2
votes

I would like to understand how window affect performance in Flink job, I am running a flink job consist of operator as below:

Job Parallelism (4,8,16) : [auto-gen source] --> [ Map1 ]--> [ Tumbling Window (10s)]--> [Map2]--> [Sink]

Flink windowed performance eps 4p,8p,16p

The job above performance capped at around 50k+- per second, regardless how I scale the cluster form 4 -16 parallelism.

When the job window was removed , the job can achieve 200k per second.

Job Parallelism(4-8): [auto-gen source] --> [ Map1 ] --> [Map2]--> [Sink]

Flink performance no window 4p, 8p

I have remove the Window's logic to eliminate application logic that bottleneck the performance, but seem like the window still caused my whole stream performance to goes down, even though that window just a passthrough function.

This screenshot shows that the performance for job without window, and the job with empty window enabled.

Empty window shows spike but operator slowed down

The stream was capped and couldn't further scaled . Anyway to improve the performance for such scenario?

Note: The job does not has external service dependencies and checkpoint turned off.

1
Without seeing code, it is hard to diagnose your situation. What state backend are you using? How many unique keys do you have? What is the distribution of your keys?Joshua DeWald
Hi @JoshuaDeWald, My stream doesn't has any state enabled when running this test. The job consist of 10mil unique keys, on a cluster of 3 taskmanager.coffee_latte1020
Its rather interesting because I have remove all the logic in the window in one of the test scenario, i.stack.imgur.com/dZjX8.jpg you can see the performance graph for window is spiking high when the time reached. I can't explain why would and empty window dragged down the whole stream throughput though, at least from application code wise, its quite straight forward.coffee_latte1020

1 Answers

2
votes

Further investigation seem it was caused by the keyBy() into keyedStream operation, the performance dropped nearly 40% when the stream was keyed, and if there are more than one keyedStream it continues to degrade performance .
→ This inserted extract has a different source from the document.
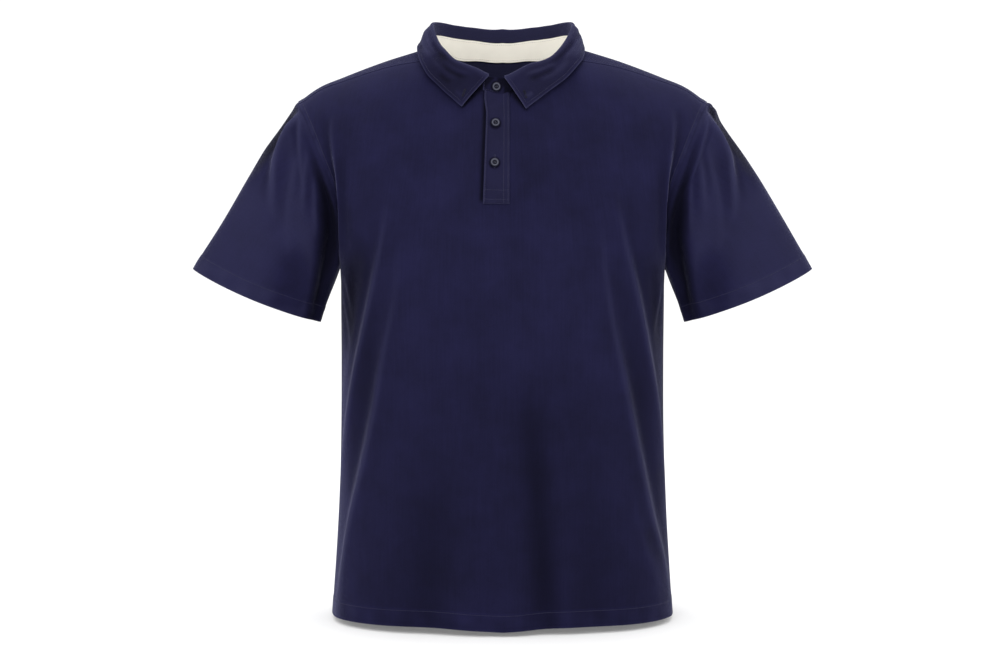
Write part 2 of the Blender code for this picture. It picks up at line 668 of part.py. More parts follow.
def body_panel(name, side, finish, collection):
    """The front or the back, short of its seams by half of the gap."""
    edge = 1.0 - SEAM_GAP / 2.0 / QUARTER_LENGTH
    middle = np.linspace(0.0, NECK_SHARE, NECK_COLUMNS + 1)
    half = np.concatenate([middle[:-1], np.linspace(NECK_SHARE, edge, SHOULDER_COLUMNS + 1)])
    turns = np.concatenate([-half[:0:-1], half])
    top = 2.0 - SEAM_GAP / 2.0 / COLUMN_LENGTH
    low = np.linspace(0.0, 1.0, LOW_ROWS + 1)
    high = np.linspace(1.0, 2.0, (FRONT_HIGH_ROWS if side < 0 else BACK_HIGH_ROWS) + 1)
    levels = np.concatenate([low[:-1], high[:-1], [top - SEAM_ROW], [top]])
    points = body_face(turns[None, :], levels[:, None], side)
    return cloth(name, points, CLOTH, finish, collection, flip=side > 0)


def sleeve(name, side, finish, collection):
    """A sleeve, a tube that is open at the armhole and at the cuff."""
    around = np.arange(SLEEVE_COLUMNS) / SLEEVE_COLUMNS
    along = np.linspace(0.0, 1.0, SLEEVE_ROWS) ** SLEEVE_CROWDING
    points = sleeve_face(around[None, :], along[:, None], side)
    return cloth(name, points, CLOTH, finish, collection, flip=side > 0, tube=True)


def neck_angles(end):
    """Angles round the neck up to end either way, at the columns of the front and the back."""
    back = np.linspace(0.0, SHOULDER_SEAM_ANGLE, NECK_COLUMNS + 1)
    front = np.linspace(SHOULDER_SEAM_ANGLE, 180.0, NECK_COLUMNS + 1)
    half = np.sort(np.concatenate([back, front[1:], [LEAF_END_ANGLE]]))
    half = half[half <= end]
    return np.concatenate([-half[:0:-1], half])


def stand(finish, collection):
    """The stand, a strip round the neck whose ends lap in front."""
    quarter_turn = np.linspace(0.0, math.pi / 2.0, STAND_ROUND_COLUMNS + 1)
    corner = STAND_OVER_ANGLE - STAND_ROUND_ANGLE * (1.0 - np.sin(quarter_turn))
    angles = np.concatenate([[-STAND_UNDER_ANGLE], neck_angles(180.0), corner])
    shares = np.linspace(0.0, 1.0, 3)
    heights = shares[:, None] * stand_height(angles)[None, :]
    points = stand_face(angles + 0.0 * heights, heights)
    return cloth("collar_stand", points, STAND_CLOTH, finish, collection, flip=True)


def band(finish, collection):
    """The pale band that covers the inside of the stand."""
    angles = neck_angles(BAND_ANGLE)
    shares = np.linspace(0.0, 1.0, 3)
    tall = stand_height(angles) - 2.0 * BAND_MARGIN
    heights = BAND_MARGIN + shares[:, None] * tall[None, :]
    points = stand_face(angles + 0.0 * heights, heights, STAND_CLOTH + SEAM_GAP)
    return cloth("neck_band", points, BAND_CLOTH, finish, collection, flip=True)


def leaf(finish, collection):
    """The leaf, from the top of the stand over its fold to its free edge and its two points."""
    angles = neck_angles(LEAF_END_ANGLE)
    return cloth("collar_leaf", leaf_face(angles), LEAF_CLOTH, finish, collection)


def neck_height(x):
    """The neck seam's height in front at x, near the centre line."""
    angle = np.degrees(np.arcsin((x - NECK_FRONT_SHIFT) / NECK_HALF_WIDTH))
    return neck_point(180.0 - angle)[..., 2]


def placket_top(finish, collection):
    """The upper band, on the front's outer face, from the stand to below the slit."""
    across = np.linspace(0.0, 1.0, 5)[None, :]
    down = np.linspace(1.0, 0.0, 15)[:, None]
    ends = through(PLACKET_EDGES, PLACKET_BOTTOM_Z * (1.0 - down) + PLACKET_EDGES[-1][0] * down)
    x = ends[..., 0] * (1.0 - across) + ends[..., 1] * across
    top = neck_height(x) - PLACKET_TOP_DROP
    z = PLACKET_BOTTOM_Z + (top - PLACKET_BOTTOM_Z) * down
    points, _ = on_front(x, z, SEAM_GAP + PLACKET_CLOTH)
    return cloth("placket_top", points, PLACKET_CLOTH, finish, collection, flip=True)


def placket_under(finish, collection):
    """The lower band, which fills the slit level with the front's cloth."""
    across = np.linspace(0.0, 1.0, 3)[None, :]
    down = np.linspace(1.0, 0.0, 13)[:, None]
    left = SLIT_LEFT_X - SEAM_GAP
    right = SLIT_RIGHT_X + SEAM_GAP
    x = right + (left - right) * across + 0.0 * down
    bottom = SLIT_BOTTOM_Z + UNDER_RISE
    z = bottom + (neck_height(x) - SEAM_GAP - bottom) * down
    points, _ = on_front(x, z)
    return cloth("placket_under", points, PLACKET_CLOTH, finish, collection, flip=True)


def slit_cutter(front, collection):
    """The box that opens the front where the placket's bands lie."""
    bpy.ops.mesh.primitive_cube_add(size=1.0)
    cutter = bpy.context.object
    cutter.name = "slit_cutter"
    cutter.scale = (SLIT_LEFT_X - SLIT_RIGHT_X, SLIT_CUT_DEPTH, SLIT_CUT_HEIGHT)
    middle = (SLIT_LEFT_X + SLIT_RIGHT_X) / 2.0
    cutter.location = (middle, SLIT_CUT_Y, SLIT_BOTTOM_Z + SLIT_CUT_HEIGHT / 2.0)
    cutter.users_collection[0].objects.unlink(cutter)
    collection.objects.link(cutter)
    cutter.hide_render = True
    cutter.display_type = "WIRE"
    cut = front.modifiers.new("Slit", "BOOLEAN")
    cut.object = cutter
    cut.solver = "EXACT"


def button(name, seat, normal, finish, collection):
    """A turned button with a raised rim, its back just off the seat and its axis along the normal."""
    outline = bmesh.new()
    profile = [outline.verts.new((radius, 0.0, height)) for radius, height in BUTTON_PROFILE]
    for start, end in zip(profile, profile[1:]):
        outline.edges.new((start, end))
    mesh = bpy.data.meshes.new(name)
    outline.to_mesh(mesh)
    outline.free()
    made = add_object(name, mesh, finish, collection)
    turned = made.modifiers.new("Turned", "SCREW")
    turned.steps = BUTTON_SIDES
    turned.render_steps = BUTTON_SIDES
    turned.use_merge_vertices = True
    turned.merge_threshold = 0.00001
    made.rotation_euler = Vector(normal).to_track_quat("Z", "Y").to_euler()
    made.location = Vector(seat) + Vector(normal) * SEAM_GAP
    return made


def buttons(finish, collection):
    """One button on the stand and two on the placket."""
    angle = np.array(STAND_BUTTON_ANGLE)
    height = STAND_BUTTON_SHARE * stand_height(angle)
    button("button_1", stand_face(angle, height), neck_out(angle), finish, collection)
    for number, (x, z) in enumerate(PLACKET_BUTTONS, start=2):
        seat, normal = on_front(x, z, SEAM_GAP + PLACKET_CLOTH)
        button(f"button_{number}", seat, normal, finish, collection)


def main():
    """Clears the scene and builds the shirt."""
    for old in list(bpy.data.objects):
        bpy.data.objects.remove(old)
    shirt = bpy.data.collections.new("polo_shirt")
    cutters = bpy.data.collections.new("cutters")
    cutters.hide_render = True
    for collection in (shirt, cutters):
        bpy.context.scene.collection.children.link(collection)
    jersey = material("navy_jersey", NAVY, 0.9)
    folded = material("navy_collar", NAVY_WORN, 0.9)
    pale = material("cream_band", CREAM, 0.85)
    horn = material("navy_button", BUTTON_NAVY, 0.4)

    front = body_panel("front", -1, jersey, shirt)
    slit_cutter(front, cutters)
    body_panel("back", 1, jersey, shirt)
    sleeve("sleeve_left", 1, jersey, shirt)
    sleeve("sleeve_right", -1, jersey, shirt)
    stand(folded, shirt)
    band(pale, shirt)
    leaf(folded, shirt)
    placket_under(folded, shirt)
    placket_top(folded, shirt)
    buttons(horn, shirt)


main()
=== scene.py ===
"""The polo shirt at rest: cloth shells with creases, seams, stitches and buttons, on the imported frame."""
import functools
import math
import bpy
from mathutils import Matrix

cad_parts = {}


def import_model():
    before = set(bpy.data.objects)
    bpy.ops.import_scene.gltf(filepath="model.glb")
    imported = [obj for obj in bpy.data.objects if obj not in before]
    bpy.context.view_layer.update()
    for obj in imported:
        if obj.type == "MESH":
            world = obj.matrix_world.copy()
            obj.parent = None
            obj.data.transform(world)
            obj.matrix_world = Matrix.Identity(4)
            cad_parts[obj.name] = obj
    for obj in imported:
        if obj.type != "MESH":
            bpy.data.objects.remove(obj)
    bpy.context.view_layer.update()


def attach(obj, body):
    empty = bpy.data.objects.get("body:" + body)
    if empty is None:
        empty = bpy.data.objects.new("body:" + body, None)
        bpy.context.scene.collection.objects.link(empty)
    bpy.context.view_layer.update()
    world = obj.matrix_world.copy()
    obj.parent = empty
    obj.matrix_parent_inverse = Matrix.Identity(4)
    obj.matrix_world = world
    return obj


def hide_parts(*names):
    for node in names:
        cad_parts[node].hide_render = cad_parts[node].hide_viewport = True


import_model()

import types

import bpy
import numpy as np
from mathutils import Vector

# ---- The cloth's shape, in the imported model's own sizes ----

# Cloth and seams
CLOTH = 0.0014
SEAM_GAP = 0.0003

# Body: heights on the centre line, and the neck opening
HEM_Z = -0.731
UNDERARM_Z = -0.283
NECK_HALF_WIDTH = 0.0890
NECK_FRONT = 0.0750
NECK_BACK = 0.0650
NECK_FRONT_SHIFT = -0.0075
NECK_SHARE = 0.52

# Cuff: the sleeve's open end, seen from the front
CUFF_OUTER = (0.4020, -0.2880)
CUFF_INNER = (0.2365, -0.3575)
CUFF_HALF_DEPTH = 0.0460
CUFF_BULGE = 0.0040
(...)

        DataStream<Tuple2<String, MyObj>> testStream = finalizedStream
            .map(new RichMapFunction<MyObj, Tuple2<String, MyObj>>() {

                @Override
                public Tuple2<String, MyObj> map(MyObj value) throws Exception {
                    return new Tuple2<String, MyObj>(value.getCustomKey(), value);
                }
            });

    KeyedStream<Tuple2<String, MyObj>, Tuple> keyedStream = testStream.keyBy(0);
    keyedStream.map(new MapFunction<Tuple2<String, MyObj>, MyObj>() {

        @Override
        public MyObj map(Tuple2<String, MyObj> tuple) throws Exception {
            return tuple.f1;
        }
    }).name("keyed stream");

Anyway that I can make the performance better? Seem using keyed is unavoidable. And I am not sure why we had tried for scaling the job in our environment too, performance just capped at a figure regardless as many parallelism we provided. CPU utilization and Memory shown it wasn't at critical when monitor using nmon.

Any input and help will be very much appreciated.